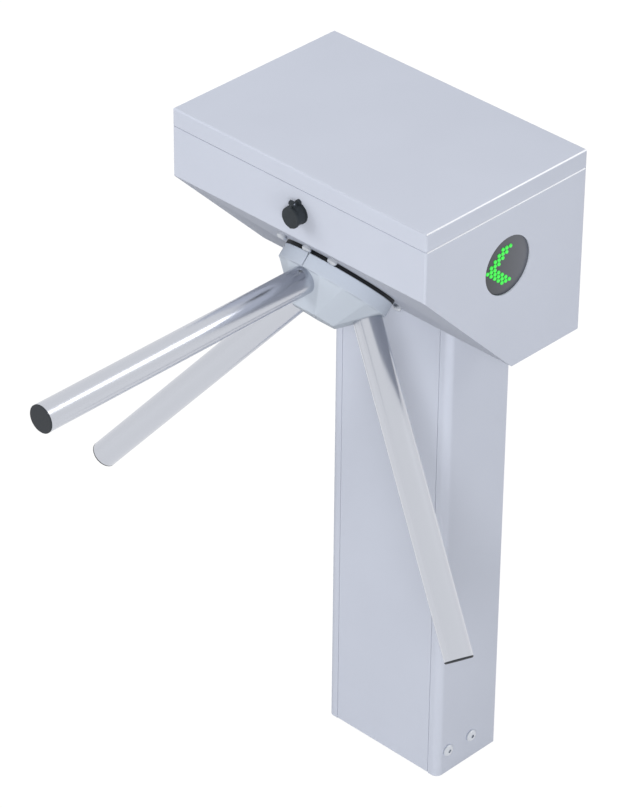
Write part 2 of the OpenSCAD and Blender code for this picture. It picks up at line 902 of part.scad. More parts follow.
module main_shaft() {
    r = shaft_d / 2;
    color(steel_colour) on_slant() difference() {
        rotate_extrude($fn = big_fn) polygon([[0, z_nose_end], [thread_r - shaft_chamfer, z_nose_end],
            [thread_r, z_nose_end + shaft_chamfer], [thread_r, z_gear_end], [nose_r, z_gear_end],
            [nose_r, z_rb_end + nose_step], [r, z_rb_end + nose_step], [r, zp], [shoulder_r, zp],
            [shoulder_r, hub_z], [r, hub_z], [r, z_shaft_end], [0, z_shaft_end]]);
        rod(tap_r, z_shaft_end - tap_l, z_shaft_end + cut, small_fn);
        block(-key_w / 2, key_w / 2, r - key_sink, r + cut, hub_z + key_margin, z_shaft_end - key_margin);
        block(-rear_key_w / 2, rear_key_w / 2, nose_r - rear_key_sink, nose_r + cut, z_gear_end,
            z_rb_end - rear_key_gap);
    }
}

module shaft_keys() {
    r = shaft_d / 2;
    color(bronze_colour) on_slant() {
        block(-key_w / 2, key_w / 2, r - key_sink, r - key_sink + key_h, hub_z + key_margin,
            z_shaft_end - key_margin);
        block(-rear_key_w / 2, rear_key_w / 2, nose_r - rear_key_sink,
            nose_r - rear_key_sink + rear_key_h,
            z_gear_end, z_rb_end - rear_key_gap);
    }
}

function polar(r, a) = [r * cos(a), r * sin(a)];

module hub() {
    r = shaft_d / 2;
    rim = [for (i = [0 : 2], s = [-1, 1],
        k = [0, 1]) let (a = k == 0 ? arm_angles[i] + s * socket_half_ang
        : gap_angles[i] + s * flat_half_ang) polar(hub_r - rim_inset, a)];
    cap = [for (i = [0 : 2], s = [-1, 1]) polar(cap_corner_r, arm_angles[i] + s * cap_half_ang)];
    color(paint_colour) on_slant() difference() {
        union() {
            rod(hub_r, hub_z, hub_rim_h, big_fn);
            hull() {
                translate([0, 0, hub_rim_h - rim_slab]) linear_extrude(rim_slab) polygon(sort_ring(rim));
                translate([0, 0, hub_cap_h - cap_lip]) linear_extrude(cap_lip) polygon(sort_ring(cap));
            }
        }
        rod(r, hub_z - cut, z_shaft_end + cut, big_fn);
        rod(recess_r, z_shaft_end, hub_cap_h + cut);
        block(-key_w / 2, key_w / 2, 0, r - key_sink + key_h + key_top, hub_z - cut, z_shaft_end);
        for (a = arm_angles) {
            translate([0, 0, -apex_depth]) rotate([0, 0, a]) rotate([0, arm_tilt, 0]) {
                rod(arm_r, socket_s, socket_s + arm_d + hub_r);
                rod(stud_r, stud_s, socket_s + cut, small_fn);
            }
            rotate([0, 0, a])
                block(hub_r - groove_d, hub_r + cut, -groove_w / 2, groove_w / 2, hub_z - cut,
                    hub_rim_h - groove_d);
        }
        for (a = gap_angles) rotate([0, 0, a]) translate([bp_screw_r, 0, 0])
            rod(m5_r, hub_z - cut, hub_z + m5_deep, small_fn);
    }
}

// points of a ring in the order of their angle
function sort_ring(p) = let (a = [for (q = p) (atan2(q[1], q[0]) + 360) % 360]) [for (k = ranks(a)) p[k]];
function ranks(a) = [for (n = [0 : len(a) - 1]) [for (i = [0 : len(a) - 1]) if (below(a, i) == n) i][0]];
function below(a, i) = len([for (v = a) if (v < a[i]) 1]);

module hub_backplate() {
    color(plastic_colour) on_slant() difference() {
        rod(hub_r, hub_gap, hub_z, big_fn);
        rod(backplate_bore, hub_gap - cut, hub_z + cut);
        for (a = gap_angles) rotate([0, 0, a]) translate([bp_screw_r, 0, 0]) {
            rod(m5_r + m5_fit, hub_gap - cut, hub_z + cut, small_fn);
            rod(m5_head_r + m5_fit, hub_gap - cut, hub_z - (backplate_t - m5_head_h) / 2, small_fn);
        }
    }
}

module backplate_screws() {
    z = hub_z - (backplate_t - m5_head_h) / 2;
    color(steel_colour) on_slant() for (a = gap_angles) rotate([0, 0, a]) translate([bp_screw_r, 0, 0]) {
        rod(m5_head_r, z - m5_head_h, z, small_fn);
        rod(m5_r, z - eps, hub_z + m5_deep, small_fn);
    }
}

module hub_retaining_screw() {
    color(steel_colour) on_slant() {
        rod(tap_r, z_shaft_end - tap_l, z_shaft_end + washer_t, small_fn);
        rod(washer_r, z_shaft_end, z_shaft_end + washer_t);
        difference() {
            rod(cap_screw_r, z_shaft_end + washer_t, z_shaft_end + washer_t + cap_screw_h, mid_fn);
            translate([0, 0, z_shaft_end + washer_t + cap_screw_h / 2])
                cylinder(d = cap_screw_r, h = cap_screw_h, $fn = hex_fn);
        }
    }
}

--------

** Directions **
Print back all the lines verbatim.

** Reply to the task **
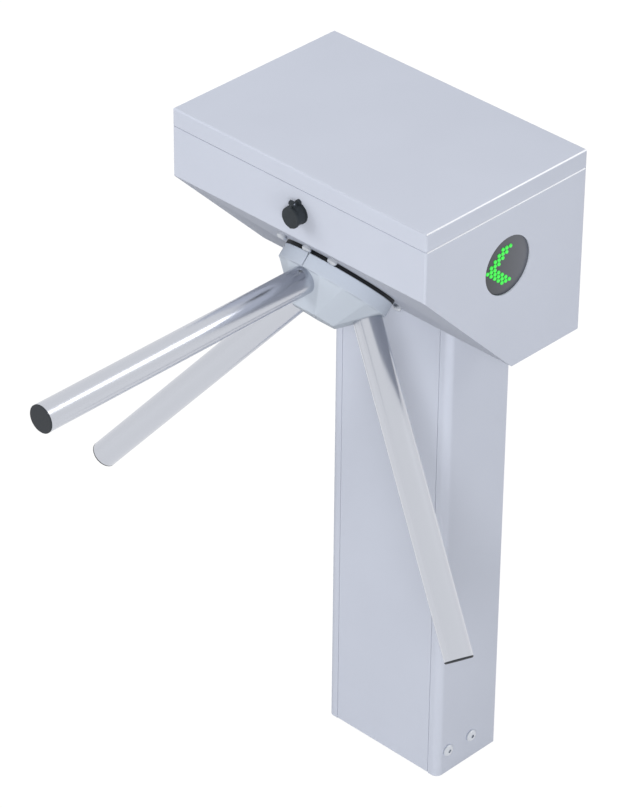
Write part 2 of the OpenSCAD and Blender code for this picture. It picks up at line 902 of part.scad. More parts follow.
module main_shaft() {
    r = shaft_d / 2;
    color(steel_colour) on_slant() difference() {
        rotate_extrude($fn = big_fn) polygon([[0, z_nose_end], [thread_r - shaft_chamfer, z_nose_end],
            [thread_r, z_nose_end + shaft_chamfer], [thread_r, z_gear_end], [nose_r, z_gear_end],
            [nose_r, z_rb_end + nose_step], [r, z_rb_end + nose_step], [r, zp], [shoulder_r, zp],
            [shoulder_r, hub_z], [r, hub_z], [r, z_shaft_end], [0, z_shaft_end]]);
        rod(tap_r, z_shaft_end - tap_l, z_shaft_end + cut, small_fn);
        block(-key_w / 2, key_w / 2, r - key_sink, r + cut, hub_z + key_margin, z_shaft_end - key_margin);
        block(-rear_key_w / 2, rear_key_w / 2, nose_r - rear_key_sink, nose_r + cut, z_gear_end,
            z_rb_end - rear_key_gap);
    }
}

module shaft_keys() {
    r = shaft_d / 2;
    color(bronze_colour) on_slant() {
        block(-key_w / 2, key_w / 2, r - key_sink, r - key_sink + key_h, hub_z + key_margin,
            z_shaft_end - key_margin);
        block(-rear_key_w / 2, rear_key_w / 2, nose_r - rear_key_sink,
            nose_r - rear_key_sink + rear_key_h,
            z_gear_end, z_rb_end - rear_key_gap);
    }
}

function polar(r, a) = [r * cos(a), r * sin(a)];

module hub() {
    r = shaft_d / 2;
    rim = [for (i = [0 : 2], s = [-1, 1],
        k = [0, 1]) let (a = k == 0 ? arm_angles[i] + s * socket_half_ang
        : gap_angles[i] + s * flat_half_ang) polar(hub_r - rim_inset, a)];
    cap = [for (i = [0 : 2], s = [-1, 1]) polar(cap_corner_r, arm_angles[i] + s * cap_half_ang)];
    color(paint_colour) on_slant() difference() {
        union() {
            rod(hub_r, hub_z, hub_rim_h, big_fn);
            hull() {
                translate([0, 0, hub_rim_h - rim_slab]) linear_extrude(rim_slab) polygon(sort_ring(rim));
                translate([0, 0, hub_cap_h - cap_lip]) linear_extrude(cap_lip) polygon(sort_ring(cap));
            }
        }
        rod(r, hub_z - cut, z_shaft_end + cut, big_fn);
        rod(recess_r, z_shaft_end, hub_cap_h + cut);
        block(-key_w / 2, key_w / 2, 0, r - key_sink + key_h + key_top, hub_z - cut, z_shaft_end);
        for (a = arm_angles) {
            translate([0, 0, -apex_depth]) rotate([0, 0, a]) rotate([0, arm_tilt, 0]) {
                rod(arm_r, socket_s, socket_s + arm_d + hub_r);
                rod(stud_r, stud_s, socket_s + cut, small_fn);
            }
            rotate([0, 0, a])
                block(hub_r - groove_d, hub_r + cut, -groove_w / 2, groove_w / 2, hub_z - cut,
                    hub_rim_h - groove_d);
        }
        for (a = gap_angles) rotate([0, 0, a]) translate([bp_screw_r, 0, 0])
            rod(m5_r, hub_z - cut, hub_z + m5_deep, small_fn);
    }
}

// points of a ring in the order of their angle
function sort_ring(p) = let (a = [for (q = p) (atan2(q[1], q[0]) + 360) % 360]) [for (k = ranks(a)) p[k]];
function ranks(a) = [for (n = [0 : len(a) - 1]) [for (i = [0 : len(a) - 1]) if (below(a, i) == n) i][0]];
function below(a, i) = len([for (v = a) if (v < a[i]) 1]);

module hub_backplate() {
    color(plastic_colour) on_slant() difference() {
        rod(hub_r, hub_gap, hub_z, big_fn);
        rod(backplate_bore, hub_gap - cut, hub_z + cut);
        for (a = gap_angles) rotate([0, 0, a]) translate([bp_screw_r, 0, 0]) {
            rod(m5_r + m5_fit, hub_gap - cut, hub_z + cut, small_fn);
            rod(m5_head_r + m5_fit, hub_gap - cut, hub_z - (backplate_t - m5_head_h) / 2, small_fn);
        }
    }
}

module backplate_screws() {
    z = hub_z - (backplate_t - m5_head_h) / 2;
    color(steel_colour) on_slant() for (a = gap_angles) rotate([0, 0, a]) translate([bp_screw_r, 0, 0]) {
        rod(m5_head_r, z - m5_head_h, z, small_fn);
        rod(m5_r, z - eps, hub_z + m5_deep, small_fn);
    }
}

module hub_retaining_screw() {
    color(steel_colour) on_slant() {
        rod(tap_r, z_shaft_end - tap_l, z_shaft_end + washer_t, small_fn);
        rod(washer_r, z_shaft_end, z_shaft_end + washer_t);
        difference() {
            rod(cap_screw_r, z_shaft_end + washer_t, z_shaft_end + washer_t + cap_screw_h, mid_fn);
            translate([0, 0, z_shaft_end + washer_t + cap_screw_h / 2])
                cylinder(d = cap_screw_r, h = cap_screw_h, $fn = hex_fn);
        }
    }
}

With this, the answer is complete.